Hurdle #3—Duration of Requested Stay:

In its motion for stay, defendant requests a stay “until such time as criminal prosecution is either completed or declined.” Specifically, defendant requests a stay “pending termination of the criminal investigation and/or any grand jury proceedings; and, if an indictment is returned, until the conclusion of the criminal trial.” Defendant estimates that the current criminal investigation, to determine if defendant will prosecute U.S. Roofing, should require approximately six months to complete, from which time defendant proposes to request an extension of the stay if an indictment is returned and the case proceeds to trial. Defendant contends that this request is moderate and reasonable, while plaintiff contends otherwise.

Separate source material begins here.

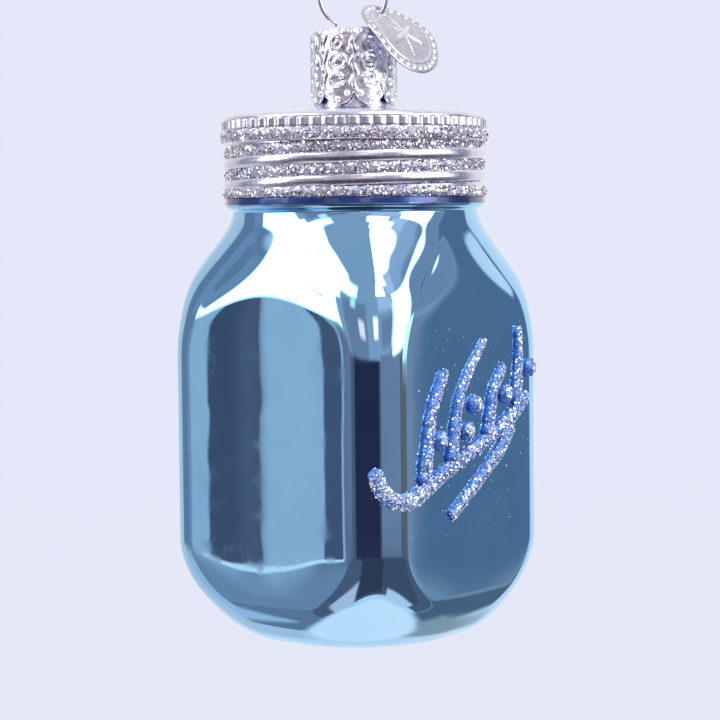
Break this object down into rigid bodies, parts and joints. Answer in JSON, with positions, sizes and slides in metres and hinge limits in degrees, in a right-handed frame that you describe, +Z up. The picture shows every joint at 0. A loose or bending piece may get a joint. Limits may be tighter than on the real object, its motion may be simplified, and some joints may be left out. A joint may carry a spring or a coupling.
{
  "type": "glass christmas ornament",
  "caption": "Hanging mirrored blue glass ornament in the form of a square mason jar, with a silver screw lid, glitter sprig, pressed metal cap, sprung wire loop and round tag",
  "frame": {"origin": "middle of the flat base, on the jar's upright axis", "axes": "+Z up towards the hanging loop; the jar's four flat faces look along +X, -X, +Y and -Y, and the glitter sprig is on the -Y face"},
  "size_m": [0.0408, 0.0422, 0.0968],
  "materials": {
    "blue_glass": "silvered inside and lacquered blue: a mirror-bright tint",
    "silver_glass": "silvered glass painted satin silver",
    "silver_glitter": "silver and violet glitter flakes in clear glue",
    "blue_glitter": "silver glitter flakes over blue glitter glue",
    "cap_metal": "bright pressed sheet",
    "wire_metal": "bright spring wire",
    "tag_metal": "bright pressed sheet"
  },
  "bodies": {
    "jar": {"jar_glass": "blue_glass", "lid_glass": "silver_glass", "lid_glitter_rim": "silver_glitter", "lid_glitter_thread": "silver_glitter", "lid_glitter_foot": "silver_glitter", "sprig_stem": "blue_glitter", "sprig_leaves": "blue_glitter", "sprig_berries": "blue_glitter"},
    "cap": {"cap": "cap_metal"},
    "hanger": {"hanger_wire": "wire_metal"},
    "tag": {"tag": "tag_metal"}
  },
  "joints": [
    {"name": "cap_lift", "type": "slide", "parent": "jar", "child": "cap", "axis": [0, 0, 1], "range_m": [0, 0.012]},
    {"name": "hanger_rock", "type": "hinge", "parent": "cap", "child": "hanger", "pos_m": [0, 0, 0.08665], "axis": [0.6225, -0.7826, 0], "range_deg": [-10, 10]},
    {"name": "tag_swing", "type": "hinge", "parent": "cap", "child": "tag", "pos_m": [0.00253, -0.00318, 0.08915], "axis": [-0.9997, 0.0262, 0], "range_deg": [0, 60]}
  ]
}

To the extent that the facts of the case warrant such a request, a stay of civil proceedings may be granted by a court so long as that discretion is not abused and the stay is “kept within the bounds of moderation.” Landis, 299 U.S. at 256, 57 S.Ct. at 167. We agree, therefore, on the authority of our predecessor court, that the interests of justice require our continued application of the “practice to ‘freeze’ civil proceedings when criminal prosecution involving the same facts is warming up or under way [so as to obviate] improper interference with [on-going] criminal proceedings.” C3, Inc., 5 Cl.Ct. at 661 (citing Peden, 206 Ct.Cl. at 339, and Litton Systems, Inc., 215 Ct.Cl. at 1057-1058). This court also agrees with defendant that the Speedy Trial Act, 18 U.S.C. § 3161, et seq., will of necessity expedite a criminal trial, if appropriate. See C3, Inc., 5 Cl.Ct. at 661-662. Accordingly, we find defendant’s request for a stay of proceedings for “six to nine months” to be reasonable and moderate. Therefore, the court will stay its proceedings until the earlier of the completion of the criminal investigation and/or trial or until its ruling on defendant’s motion to dismiss.2

*518 Conclusion

It is settled that “[t]he constitution does not require a civil action to be stayed until criminal proceedings are no longer possible.” Favaloro v. S/S Golden Gate, 687 F.Supp. 475, 481 (N.D.Cal.1987). Rather, the decision to stay the civil action lies within the sound discretion of the court. Landis, 299 U.S. at 255-256, 57 S.Ct. at 166. In such circumstance, the court makes its determination, regarding the stay, based on the facts of each case and seeks to balance the unfairness to each party. Favaloro, 687 F.Supp. at 482. Because, on the facts at bar, we are reluctant to require the government to proceed with this civil litigation when a related criminal investigation/proceeding is still in progress, see Litton Systems, Inc., 215 Ct.Cl. at 1057-1058, and Peden, 206 Ct.Cl. at 338-339, defendant’s motion to stay the civil proceedings is hereby GRANTED until the earlier of the resolution of the criminal investigation/trial or this court’s ruling on defendant’s motion to dismiss.

IT IS SO ORDERED.

. 28 U.S.C. § 2514 states as follows: "Forfeiture of fraudulent claims. A claim against the United States shall be forfeited to the United States by any person who corruptly practices or attempts to practice any fraud against the United States in the proof, statement, establishment, or allowance thereof.”

. On July 25, 1990, defendant filed a motion to dismiss St. Paul’s complaint for lack of subject matter jurisdiction. By order of March 4, 1991, this court stayed a ruling on defendant’s motion to dismiss until such time as defendant filed its motion for summary judgment. The court is *518currently advised that the defendant does not intend to file a motion for summary judgment. In addition, by order of June 28, 1991, the defendant filed a supplemental motion to dismiss on July 31, 1991.